* **GIVEN TASK**
Set down the material exactly as given, please, from its first line through the line that includes "self.nodes, self.links = tree.nodes, tree.links".

* **DATA PROVIDED**
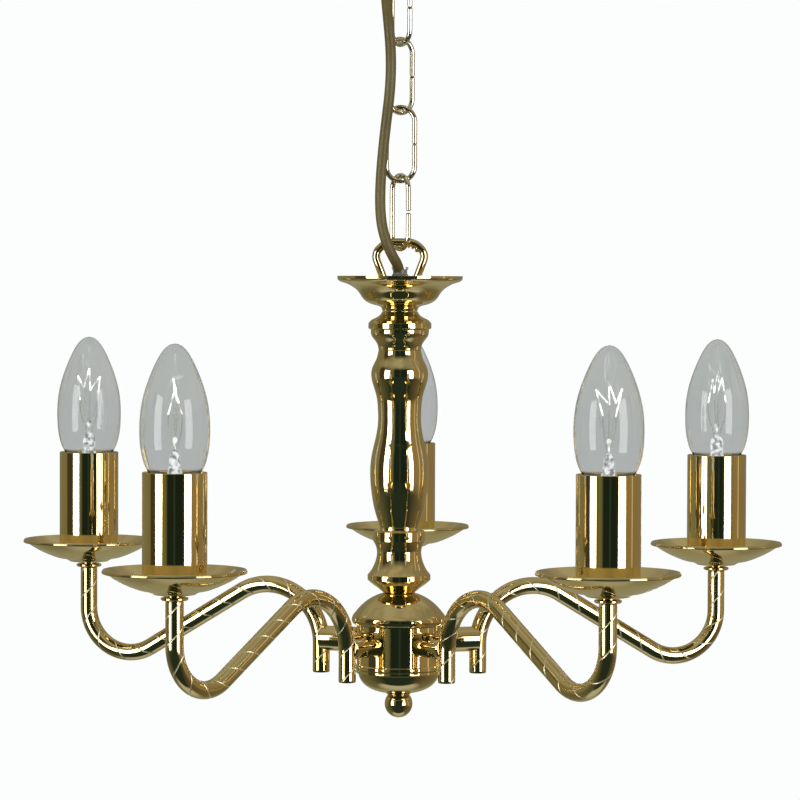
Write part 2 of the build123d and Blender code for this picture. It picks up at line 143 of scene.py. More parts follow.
class Graph:
    """A node tree, with helpers that add nodes and link them."""

    def __init__(self, tree):
        self.nodes, self.links = tree.nodes, tree.links

    def ramp(self, source, stops):
        """The colour at a value, through (position, colour) stops."""
        node = self.nodes.new("ShaderNodeValToRGB")
        elements = node.color_ramp.elements
        while len(elements) > 1:
            elements.remove(elements[-1])
        elements[0].position, elements[0].color = stops[0][0], (*stops[0][1], 1)
        for position, colour in stops[1:]:
            elements.new(position).color = (*colour, 1)
        self.links.new(source, node.inputs[0])
        return node.outputs[0]

    def calc(self, operation, first, second):
        """A value and a second one, which is another output or a number."""
        node = self.nodes.new("ShaderNodeMath")
        node.operation = operation
        self.links.new(first, node.inputs[0])
        if isinstance(second, float):
            node.inputs[1].default_value = second
        else:
            self.links.new(second, node.inputs[1])
        return node.outputs[0]

    def mix(self, share, first, second):
        """A mix of two colours, the second an output or a plain colour."""
        node = self.nodes.new("ShaderNodeMixRGB")
        self.links.new(share, node.inputs["Fac"])
        self.links.new(first, node.inputs["Color1"])
        if isinstance(second, tuple):
            node.inputs["Color2"].default_value = (*second, 1)
        else:
            self.links.new(second, node.inputs["Color2"])
        return node.outputs[0]

    def noise(self, place, scale, detail, stretch=(1, 1, 1)):
        """Noise with that many cycles a metre, drawn out along the axes with less stretch."""
        mapping = self.nodes.new("ShaderNodeMapping")
        mapping.inputs["Scale"].default_value = stretch
        self.links.new(place, mapping.inputs["Vector"])
        node = self.nodes.new("ShaderNodeTexNoise")
        node.inputs["Scale"].default_value = scale
        node.inputs["Detail"].default_value = detail
        self.links.new(mapping.outputs[0], node.inputs["Vector"])
        return node.outputs["Fac"]


# The studio round the fitting: bearing from the camera's side, in degrees, and what stands there
STUDIO_WALLS = [
    (-180, (0.23, 0.22, 0.17)),
    (-130, (0.22, 0.22, 0.14)),
    (-91, (0.20, 0.19, 0.10)),
    (-87, (0.06, 0.05, 0.03)),
    (-66, (0.05, 0.045, 0.03)),
    (-31, (0.17, 0.17, 0.09)),
    (-23, (0.10, 0.11, 0.06)),
    (-20, (0.012, 0.022, 0.018)),
    (0, (0.012, 0.024, 0.022)),
    (4, (0.03, 0.06, 0.045)),
    (8, (0.012, 0.02, 0.018)),
    (32, (0.012, 0.02, 0.018)),
    (66, (0.28, 0.22, 0.12)),
    (87, (0.30, 0.24, 0.13)),
    (90, (0.85, 0.80, 0.62)),
    (93, (0.28, 0.22, 0.12)),
    (140, (0.24, 0.21, 0.14)),
    (180, (0.23, 0.22, 0.17)),
]
# The same bearings at a slant below the fitting, dark in front of it
STUDIO_GROUND = [
    (-180, (0.31, 0.31, 0.22)),
    (-164, (0.30, 0.30, 0.21)),
    (-148, (0.17, 0.17, 0.11)),
    (-105, (0.13, 0.13, 0.08)),
    (-62, (0.05, 0.06, 0.04)),
    (-45, (0.02, 0.035, 0.028)),
    (45, (0.02, 0.035, 0.028)),
    (62, (0.07, 0.06, 0.04)),
    (105, (0.15, 0.13, 0.08)),
    (148, (0.18, 0.17, 0.11)),
    (164, (0.30, 0.30, 0.21)),
    (180, (0.31, 0.31, 0.22)),
]
# Straight below: how far behind the fitting, and what lies there
STUDIO_TABLE = [
    (0.41, (0.02, 0.035, 0.028)), (0.48, (0.50, 0.54, 0.53)), (0.8, (0.42, 0.43, 0.38)),
]
CEILING = (0.36, 0.35, 0.27)
BACKDROP = (0.975, 0.99, 0.985)
BEHIND_GLASS = (0.45, 0.455, 0.455)
BLACK, WHITE = (0, 0, 0), (1, 1, 1)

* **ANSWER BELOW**
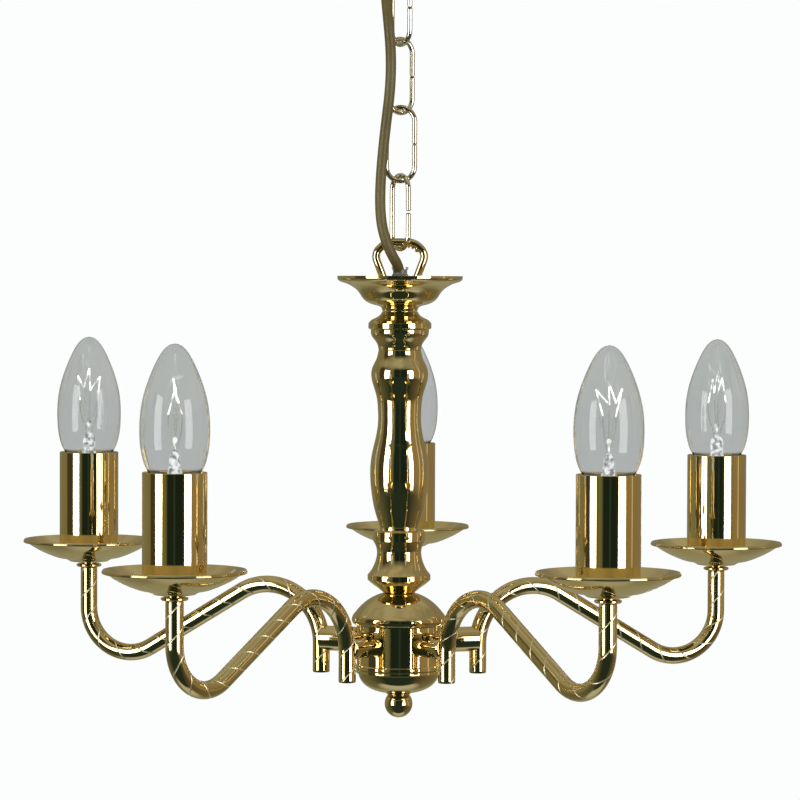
Write part 2 of the build123d and Blender code for this picture. It picks up at line 143 of scene.py. More parts follow.
class Graph:
    """A node tree, with helpers that add nodes and link them."""

    def __init__(self, tree):
        self.nodes, self.links = tree.nodes, tree.links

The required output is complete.